Kaldor’s theatrical background would figure prominently in her career as well.  She wrote the script, music and lyrics for “Dust and Dreams” which premiered in the summer of 1996 at the Station Arts Centre in Rosthern, Saskatchewan.  Set in the 1930’s, the show intertwines the livelihoods of a traveling theater troupe and a farming community.  On the surface these would seem like two different worlds, but as Kaldor explained in a 1997 Canadian Living interview, “wanting to be in the theater is the same as wanting a farm… it’s a dream.”  Two of the musical’s songs, “I Don’t Care” and “Prairie Moon”, appear on the album Small Café.

            She also wrote the music and lyrics for the 1998 production of “The Destruction of Eve”, presented by Toronto’s Company of Sirens.  Written and directed by Svetlana Zylin, the show depicts four female biblical figures in contemporary guises and how they have shaped woman’s view of herself and her surroundings (even God turns out to be a woman…)  

            In 2002, the 50th anniversary of Elizabeth II's succession to Queen of England and to Canada in it's commonwealth status, Kaldor received the commemorative Golden Jubilee Award for her contributions to Canada in music, charity and community services including classes and workshops.

            Kaldor joined the ranks of "Margaret Atwood and Madonna", as she put it in a Montreal Gazette article by adding 'author' to her long résumé in 2003.  Her first children's book, "A Duck In New York City" was released along with an album of children's songs that earned her her second Juno for Best Children's Album.  Her second book and album, "A Poodle In Paris" followed in 2004 with more rave reviews and another Juno award.

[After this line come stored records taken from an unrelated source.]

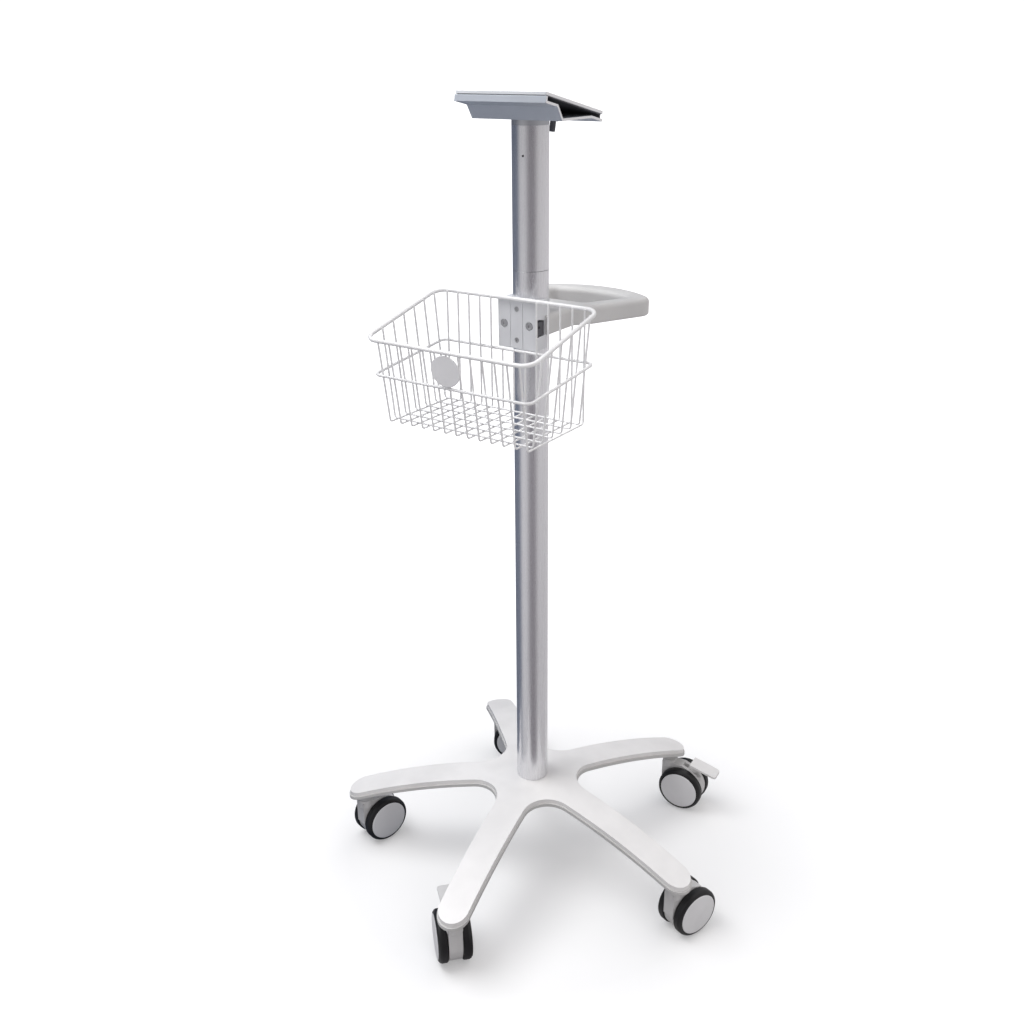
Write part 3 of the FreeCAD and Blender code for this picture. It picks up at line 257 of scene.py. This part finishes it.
# Tint of what stands around the column, by the direction from it in degrees from +X: the dark
# cards of a photo studio, seen only in the satin column and the other shiny pieces.
DARK_CARD = (0.20, 0.23, 0.30)
WARM_CARD = (0.34, 0.32, 0.34)
PALE_CARD = (0.86, 0.85, 0.86)
CARDS = [
    (-180, DARK_CARD),
    (-146, DARK_CARD),
    (-122, PALE_CARD),
    (-92, PALE_CARD),
    (-64, WARM_CARD),
    (-36, WARM_CARD),
    (-6, (0.90, 0.88, 0.88)),
    (100, (1.00, 0.98, 0.98)),
    (125, DARK_CARD),
    (180, DARK_CARD),
]

FLOOR_SIZE = 60.0

# Faint patches of the floor's paint: their width, and the darker and the lighter grey.
FLOOR_PATCH = 0.5
FLOOR_GREYS = [(0.3, grey(0.74)), (0.7, grey(0.76))]

# Glow of the floor, from the near to the far distance from the column: as the camera sees it,
# and as it shows in the shiny pieces.
SEEN_REACH = (0.3, 1.4)
SEEN_GLOW = (0.24, 1.0)
MIRRORED_REACH = (0.8, 3.0)
MIRRORED_GLOW = (0.14, 0.62)

# Brightness of the floor's paint as it shows in shiny pieces and as it lights the others.
MIRRORED_PAINT = 0.80
BOUNCED_PAINT = 0.62

HORIZON = grey(0.42)
OVERHEAD = grey(1.0)
SKY_STRENGTH = 1.1

# Height on the column that the lamps point at.
LAMP_AIM = Vector((0.0, 0.0, 0.6))


def surroundings(tree, direction):
    """Colour of the cards seen in a direction from the column."""
    parts = direction_parts(tree, direction)
    angle = math_node(tree, "ARCTAN2", parts["Y"], parts["X"])
    turn = math_node(tree, "MULTIPLY_ADD", angle, 1 / math.tau, 0.5)
    return ramp(tree, turn, [(0.5 + degrees / 360, tint) for degrees, tint in CARDS])


def glowing(tree, paint, strength, **colour):
    """Diffuse paint that also glows."""
    both = tree.nodes.new("ShaderNodeAddShader")
    dull = add_node(tree, "ShaderNodeBsdfDiffuse", Color=paint)
    glow = add_node(tree, "ShaderNodeEmission", Strength=strength, **colour)
    for socket, shader in zip(both.inputs, (dull, glow)):
        feed(tree, socket, shader.outputs[0])
    return both.outputs[0]


def make_floor():
    """Pale floor; to the camera it glows a little, and more with distance, up to plain white."""
    bpy.ops.mesh.primitive_plane_add(size=FLOOR_SIZE)
    floor = bpy.context.object
    floor.name = "floor"
    made = bpy.data.materials.new("floor")
    made.use_nodes = True
    tree = made.node_tree
    tree.nodes.clear()

    place = tree.nodes.new("ShaderNodeNewGeometry").outputs["Position"]
    away = operate(tree, "ShaderNodeVectorMath", "SUBTRACT", (place, AXIS)).outputs["Vector"]
    distance = operate(tree, "ShaderNodeVectorMath", "LENGTH", (away,)).outputs["Value"]
    pale = ramp(tree, noise(tree, place, FLOOR_PATCH), FLOOR_GREYS)
    seen = glowing(tree, pale, map_range(tree, distance, SEEN_REACH, SEEN_GLOW))

    path = tree.nodes.new("ShaderNodeLightPath").outputs
    dimmings = [(0.0, grey(MIRRORED_PAINT)), (1.0, grey(BOUNCED_PAINT))]
    dimmed = ramp(tree, path["Is Diffuse Ray"], dimmings)
    carded = multiply_colours(tree, dimmed, surroundings(tree, away))
    carded = multiply_colours(tree, carded, pale)
    glow = map_range(tree, distance, MIRRORED_REACH, MIRRORED_GLOW)
    mirrored = glowing(tree, carded, glow, Color=carded)

    choose = tree.nodes.new("ShaderNodeMixShader")
    for socket, given in zip(choose.inputs, (path["Is Camera Ray"], mirrored, seen)):
        feed(tree, socket, given)
    add_node(tree, "ShaderNodeOutputMaterial", Surface=choose.outputs[0])
    floor.data.materials.append(made)


def make_sky():
    """White for the camera; for the light itself brighter overhead than at the horizon."""
    world = bpy.data.worlds.new("studio")
    world.use_nodes = True
    tree = world.node_tree
    tree.nodes.clear()
    direction = tree.nodes.new("ShaderNodeTexCoord").outputs["Generated"]
    rise = direction_parts(tree, direction)["Z"]
    light = ramp(tree, rise, [(0.0, HORIZON), (1.0, OVERHEAD)])
    tinted = multiply_colours(tree, light, surroundings(tree, direction))
    seen = tree.nodes.new("ShaderNodeLightPath").outputs["Is Camera Ray"]
    colour = mix_colours(tree, tinted, (1.0, 1.0, 1.0, 1.0), seen)
    background = add_node(tree, "ShaderNodeBackground", Color=colour, Strength=SKY_STRENGTH)
    add_node(tree, "ShaderNodeOutputWorld", Surface=background.outputs[0])
    bpy.context.scene.world = world


def make_lamp(name, at, size, power, mirrored=True):
    """Soft round lamp; one that isn't mirrored leaves no bright streak in shiny pieces."""
    lamp = bpy.data.lights.new(name, "AREA")
    lamp.shape = "DISK"
    lamp.size = size
    lamp.energy = power
    holder = bpy.data.objects.new(name, lamp)
    holder.location = AXIS + Vector(at)
    holder.rotation_mode = "QUATERNION"
    aim = AXIS + LAMP_AIM - holder.location
    holder.rotation_quaternion = aim.to_track_quat("-Z", "Y")
    holder.visible_glossy = mirrored
    bpy.context.scene.collection.objects.link(holder)


# ---------------------------------------------------------------- camera

# Where the camera stands from the foot of the column, and how it is held.
CAMERA_PLACE = Vector((0.8177, -1.2113, 1.2272))
CAMERA_HEADING = math.radians(35.13)
CAMERA_DIP = math.radians(22.98)
CAMERA_ROLL = math.radians(-0.61)
LENS_MM = 38.67
SENSOR_MM = 36.0


def make_camera():
    lens = bpy.data.cameras.new("camera")
    lens.lens = LENS_MM
    lens.sensor_width = SENSOR_MM
    camera = bpy.data.objects.new("camera", lens)
    turn = Euler((math.pi / 2 - CAMERA_DIP, 0, CAMERA_HEADING)).to_matrix().to_4x4()
    roll = Matrix.Rotation(CAMERA_ROLL, 4, "Z")
    camera.matrix_world = Matrix.Translation(AXIS + CAMERA_PLACE) @ turn @ roll
    bpy.context.scene.collection.objects.link(camera)
    bpy.context.scene.camera = camera


make_floor()
make_sky()
make_lamp("key", at=(-1.1, -0.7, 3.0), size=2.2, power=56)
make_lamp("fill", at=(1.7, -1.5, 0.9), size=1.4, power=9, mirrored=False)
make_camera()
bpy.context.scene.view_settings.view_transform = "Standard"
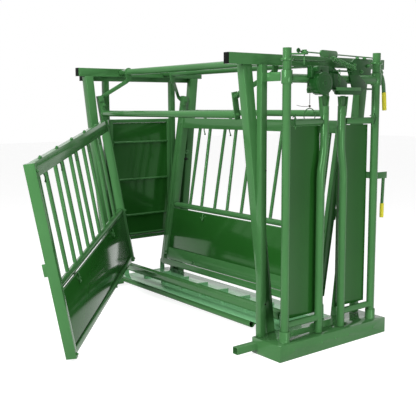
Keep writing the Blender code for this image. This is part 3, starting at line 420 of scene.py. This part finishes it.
def plate(outline, lift, rounding=0.0006):
    """A flat plate: the outline's face is filled, pushed out by lift, and its edges broken."""
    mesh = bpy.data.meshes.new("plate")
    mesh.from_pydata([tuple(p) for p in outline], [], [tuple(range(len(outline)))])
    obj = bpy.data.objects.new("plate", mesh)
    bpy.context.scene.collection.objects.link(obj)
    select_only(obj)
    bpy.ops.object.mode_set(mode="EDIT")
    bpy.ops.mesh.select_all(action="SELECT")
    bpy.ops.mesh.extrude_region_move(TRANSFORM_OT_translate={"value": tuple(lift)})
    bpy.ops.mesh.select_all(action="SELECT")
    bpy.ops.mesh.normals_make_consistent(inside=False)
    bpy.ops.object.mode_set(mode="OBJECT")
    add_bevel(obj, rounding, 2, 40)
    smooth(obj)
    return obj


def coil(a, b, radius, wire, turns):
    """A wound spring from a to b."""
    a, b = Vector(a), Vector(b)
    turn = (b - a).to_track_quat("Z", "Y")
    count = turns * 10
    points = [a + (b - a) * i / count + turn @ Vector((radius * cos(pi * i / 5), radius * sin(pi * i / 5), 0))
              for i in range(count + 1)]
    curve = bpy.data.curves.new("coil", "CURVE")
    curve.dimensions = "3D"
    curve.bevel_depth = wire
    curve.bevel_resolution = 2
    curve.use_fill_caps = True
    spline = curve.splines.new("POLY")
    spline.points.add(count)
    for point, where in zip(spline.points, points):
        point.co = (*where, 1)
    obj = bpy.data.objects.new("coil", curve)
    bpy.context.scene.collection.objects.link(obj)
    select_only(obj)
    bpy.ops.object.convert(target="MESH")
    obj = bpy.context.object
    smooth(obj, 60)
    return obj


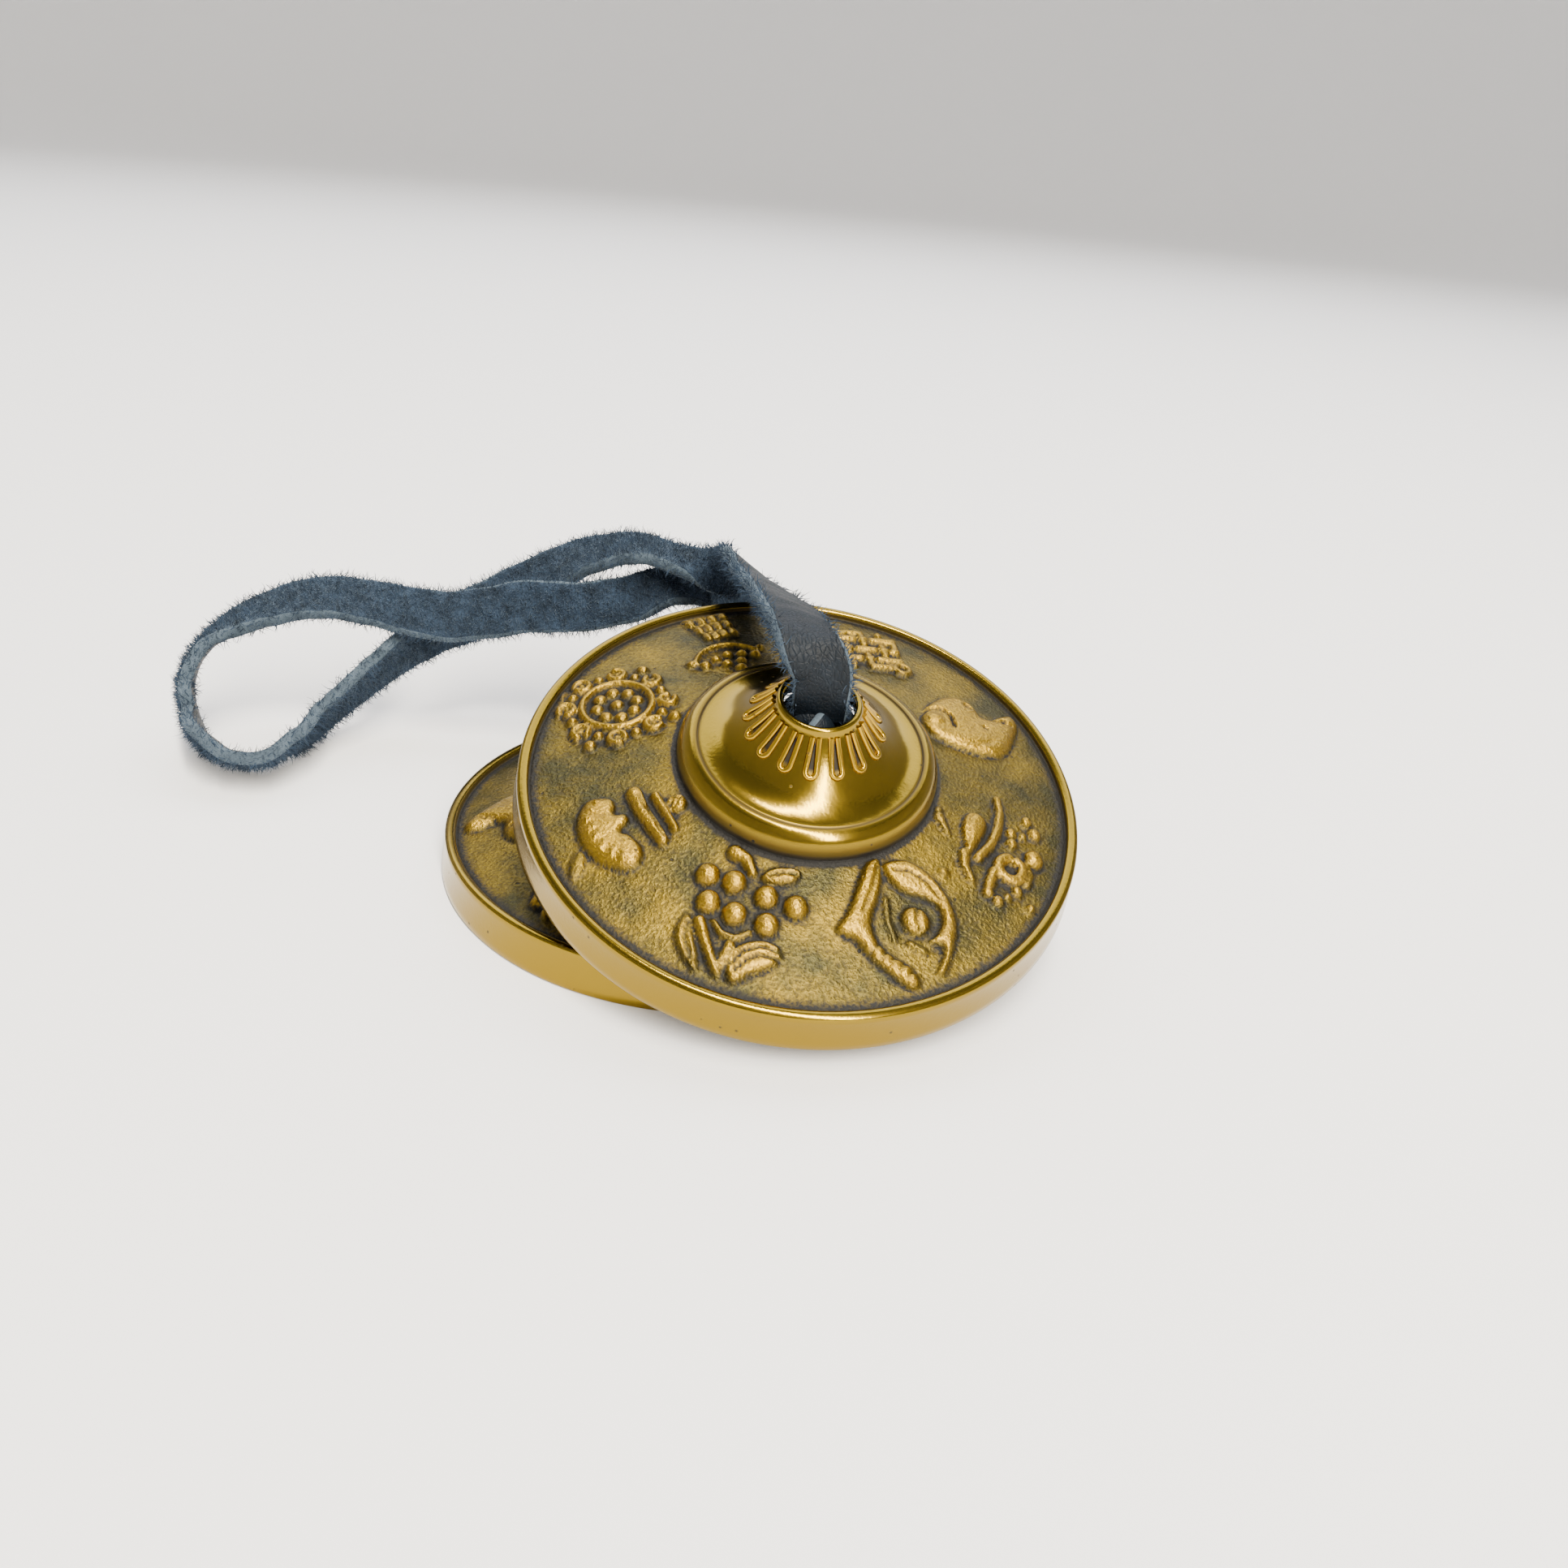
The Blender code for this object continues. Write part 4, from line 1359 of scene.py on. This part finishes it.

            After taping a few TV specials scatterd over her career, Kaldor presented her very own television series in 2004.  "Connie Kaldor @ Wood River Hall" on Canada's Vision TV featured her as host of a wall-to-wall music program with some of the biggest names in Canadian folk including Bruce Cockburn, Roy Forbes and Sylvia Tyson, as well as up-and-coming artists like The Duhks and The Wailin' Jennys.

            With all of her success, Kaldor says the most creative thing she has ever done is have her two sons, Gabriel and Aleksi.  Today, they reside in Montreal with her husband, Paul Campagne, who has produced her recent albums and is part of a musically gifted family of his own.  He and his sisters Suzanne and Michelle, along with Davy Gallant and Michel Dupire make up the group Hart Rouge.  The band’s sound is said to be as unique and diverse as Kaldor’s, and indeed, both share in the talent of the Campagnes and Gallant on their albums.

            As for the future, Kaldor predicts that the prospect of further success for her as well as other independent artists lies on the Internet.  Not only because of the success of her official website, www.conniekaldor.com, but also of her belief that the Web will play a key role in music airplay.  “As radio gets narrower”, she explains in a 2000 interview with The Voice Magazine, “I think the Internet is going to open up a lot for my scene… Most people are listening to [the radio] in transit, ‘cause there’s nothing else.  But there are people who are looking for something different.”

            And for the fans who have been lucky enough to find that difference with Connie Kaldor, they wouldn’t have it any other way.